A liberdade funciona como uma miragem que se afasta à medida em que nos aproximamos dela? As diversas formas de marginalidade estariam mais próximas da liberdade?
Há mais ou menos uns 200 anos, um filósofo europeu analisava o seu presente e as perspectivas de futuro imediato. Para ele, a liberdade individual era uma espécie de nó que precisaríamos desatar para que o futuro adquirisse algum sentido promissor. Não somos europeus, mas não deixamos de sê-lo. Então, creio que parte do problema da liberdade individual também ainda é nosso.
Temos uma tendência natural a afirmar que somos livres. Mas quem negaria que os constrangimentos existentes, típicos da nossa maneira de viver, impedem o gozo e até a posse básica da liberdade?
Por exemplo, como podemos garantir que alguém está de posse de sua liberdade quando é cada vez mais necessário possuir recursos econômicos para usufruir dos meios necessários à sobrevivência?
Sem estabelecer uma relação de venda do trabalho, nenhum de nós pode se colocar em condições de usufruir de bens básicos. Na verdade, sem a remuneração gerada pelo trabalho, sequer podemos ir e vir. Muito menos nos alimentarmos ou repousar em um local protegido. Desse ponto de vista, a relação do trabalho parece cada vez mais uma modalidade de sacrifício realizado em função da necessidade de obter o mínimo para participar da vida humana. Sem submeter-se ao ritmo de trabalho ocidental não se pode efetivamente viver entre os homens – a menos que você seja um herdeiro rico.
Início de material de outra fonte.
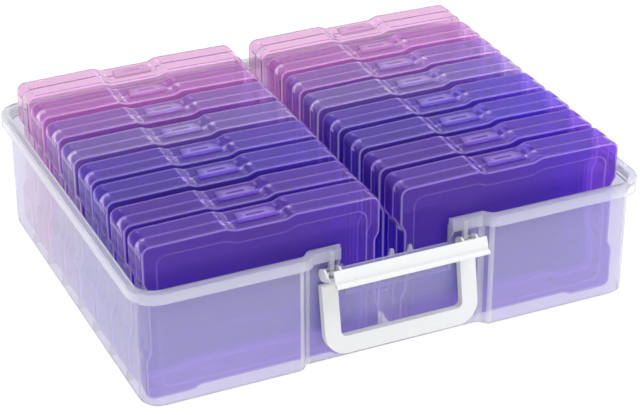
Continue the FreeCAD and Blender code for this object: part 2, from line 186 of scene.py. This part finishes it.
def make_floor():
    """The white table: mostly a white glow where it is seen, and a plain grey surface for diffuse light."""
    mesh = bpy.data.meshes.new("floor")
    bm = bmesh.new()
    bmesh.ops.create_grid(bm, x_segments=1, y_segments=1, size=FLOOR_SIZE)
    bm.to_mesh(mesh)
    bm.free()
    floor = bpy.data.objects.new("floor", mesh)
    floor.location.z = -FLOOR_DROP * MM
    bpy.context.scene.collection.objects.link(floor)
    material = bpy.data.materials.new("floor")
    material.use_nodes = True
    nodes, links = material.node_tree.nodes, material.node_tree.links
    nodes.clear()
    diffuse = nodes.new("ShaderNodeBsdfDiffuse")
    diffuse.inputs["Color"].default_value = (FLOOR_GREY, FLOOR_GREY, FLOOR_GREY, 1.0)
    glow = nodes.new("ShaderNodeEmission")
    glow.inputs["Color"].default_value = (1.0, 1.0, 1.0, 1.0)
    glow.inputs["Strength"].default_value = FLOOR_GLOW
    path = nodes.new("ShaderNodeLightPath")
    seen = nodes.new("ShaderNodeMath")
    seen.operation = "MULTIPLY"
    seen.inputs[1].default_value = FLOOR_WHITENESS
    unlit = nodes.new("ShaderNodeMath")
    unlit.operation = "SUBTRACT"
    unlit.inputs[0].default_value = 1.0
    mix = nodes.new("ShaderNodeMixShader")
    output = nodes.new("ShaderNodeOutputMaterial")
    links.new(path.outputs["Is Diffuse Ray"], unlit.inputs[1])
    links.new(unlit.outputs["Value"], seen.inputs[0])
    links.new(seen.outputs["Value"], mix.inputs["Fac"])
    links.new(diffuse.outputs["BSDF"], mix.inputs[1])
    links.new(glow.outputs["Emission"], mix.inputs[2])
    links.new(mix.outputs["Shader"], output.inputs["Surface"])
    mesh.materials.append(material)


def edge_group():
    """Shared node group: one colour on the flats and another on the edges, where the light they gather is
    painted.
    """
    group = bpy.data.node_groups.new("edge_colour", "ShaderNodeTree")
    for label, kind in (("Colour", "NodeSocketColor"), ("Edge Colour", "NodeSocketColor"),
                        ("Strength", "NodeSocketFloat")):
        group.interface.new_socket(name=label, in_out="INPUT", socket_type=kind)
    group.interface.new_socket(name="Colour", in_out="OUTPUT", socket_type="NodeSocketColor")
    nodes, links = group.nodes, group.links
    given = nodes.new("NodeGroupInput")
    result = nodes.new("NodeGroupOutput")
    edge = nodes.new("ShaderNodeAttribute")
    edge.attribute_name = "edge"
    share = nodes.new("ShaderNodeMath")
    share.operation = "MULTIPLY"
    mix = nodes.new("ShaderNodeMix")
    mix.data_type = "RGBA"
    links.new(edge.outputs["Fac"], share.inputs[0])
    links.new(given.outputs["Strength"], share.inputs[1])
    links.new(share.outputs["Value"], mix.inputs["Factor"])
    links.new(given.outputs["Colour"], mix.inputs["A"])
    links.new(given.outputs["Edge Colour"], mix.inputs["B"])
    links.new(mix.outputs["Result"], result.inputs["Colour"])


def clear_plastic(name, tint, transmission, roughness, painted_edge_tint, glow, gloss_tint, ior):
    """Clear tinted moulding whose rounded edges get a painted highlight in the base colour and a painted
    glow.
    """
    material = bpy.data.materials.new(name)
    material.use_nodes = True
    nodes, links = material.node_tree.nodes, material.node_tree.links
    shader = nodes["Principled BSDF"]
    shader.inputs["IOR"].default_value = ior
    shader.inputs["Roughness"].default_value = roughness
    shader.inputs["Transmission Weight"].default_value = transmission
    # Base colour: the tint, turning to the painted edge colour along the edge mask
    colour = nodes.new("ShaderNodeGroup")
    colour.node_tree = bpy.data.node_groups["edge_colour"]
    colour.inputs["Colour"].default_value = (*tint, 1.0)
    colour.inputs["Edge Colour"].default_value = (*painted_edge_tint, 1.0)
    colour.inputs["Strength"].default_value = 1.0
    links.new(colour.outputs["Colour"], shader.inputs["Base Color"])
    # Painted glow: the emission shows the glow colour along the edge mask, though the plastic is no lamp
    light = nodes.new("ShaderNodeGroup")
    light.node_tree = bpy.data.node_groups["edge_colour"]
    light.inputs["Colour"].default_value = (0.0, 0.0, 0.0, 1.0)
    light.inputs["Edge Colour"].default_value = (*glow, 1.0)
    light.inputs["Strength"].default_value = 1.0
    links.new(light.outputs["Colour"], shader.inputs["Emission Color"])
    shader.inputs["Emission Strength"].default_value = 1.0
    material.cycles.emission_sampling = "NONE"
    shader.inputs["Specular Tint"].default_value = (*gloss_tint, 1.0)
    return material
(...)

Por que o trabalho se assemelha à prostituição
Não se trata apenas de trabalho, mas de adotar compulsoriamente uma certa forma de trabalho (dentre aquelas que são consideradas produtivas) e até um ritmo de esforço que seja compatível com os parâmetros exigidos. Ou seja, deve-se trabalhar em tais e tais atividades em tal ou qual ritmo para gerar tal quantidade de riqueza. Sem aceitar todas essas condições ninguém pode ser livre. O trabalho termina por se assemelhar a uma prostituição, em que se sacrifica qualquer traço de liberdade para podermos ser … livres! Essa é a ironia ou a sagacidade maligna do trabalho atualmente: só podemos ser realmente livres na marginalidade, fora do mundo social produtivo, fora da sociedade na forma em que ela se encontra.
Como isso tudo se dá no campo amoroso
Para os que acham que exagero, pensem no modo como as relações amorosas se estabelecem nessas mesmas sociedades em que se trabalha para ser livre. Qualquer um de nós, mesmos os mais feios, já ouviram a frase “eu te amo”. Porém, como saber se se trata realmente de um gesto livre de alguém diante de nossos encantos ou da mais simples manifestação de interesse. Não me refiro a pessoas interesseiras que gostariam de ter acesso à sua riqueza mesmo você sendo pouco atraente. Mas refiro à pressão exercida sobre aqueles que lidam com dificuldades de sobrevivência básica, e que para obter êxito, se lançam à captura de alguém melhor colocado na hierarquia social.
Em condições desiguais como podemos ter convicção de que se trata efetivamente de amor? Não que as pessoas sejam calculistas, insisto nisso. Mas apenas que em tais condições seus sentimentos nunca são puros, mas sempre mesclados com uma boa dose de pragmatismo. Afinal, elas nunca estão efetivamente em condições igualitárias para pode tomar decisões livres. Então é natural que tenham aprendido a mentir para si mesmas, em um grau tão primário que não compreendem e nem cogitam o que seriam seus sentimentos genuínos sem a coação financeira.
Há espaço para os ‘sentimentos genuínos’?
Nas condições atuais não faz sentido falar em sentimentos genuínos em função do predomínio absoluto dos valores econômicos – cuja adoção funciona como uma condição para a liberdade. Qualquer um que tenha lido os parágrafos acima não pode deixar de reconhecer que as diferenças de gênero – mas não apenas elas – ocupam um papel especial na luta pela conquista da liberdade.
Na verdade, toda desigualdade termina por exercer uma função de obstáculo para um conjunto de valores que priorizara a liberdade individual como um de seus motivos mais fundamentais. Então, temos sempre em mira o requisito da igualdade, enquanto a liberdade parece se afastar mais e mais para um futuro distante.
Talvez a liberdade funcione como uma miragem que se afasta à medida que cremos nos aproximar dela. Talvez ela possa ser encontrada alterando a perspectiva de quem procura. Vimos acima, como apesar dos custos existenciais que isso implica, as diversas formas de marginalidade parecem estar mais próximas da liberdade justamente por se negarem a negociar para obtê-la. Talvez a recusa ao cálculo pragmático, entre os meios e o fim da libertação, seja a coisa mais sensata a fazer diante de um mundo que nos ilude com suas promessas.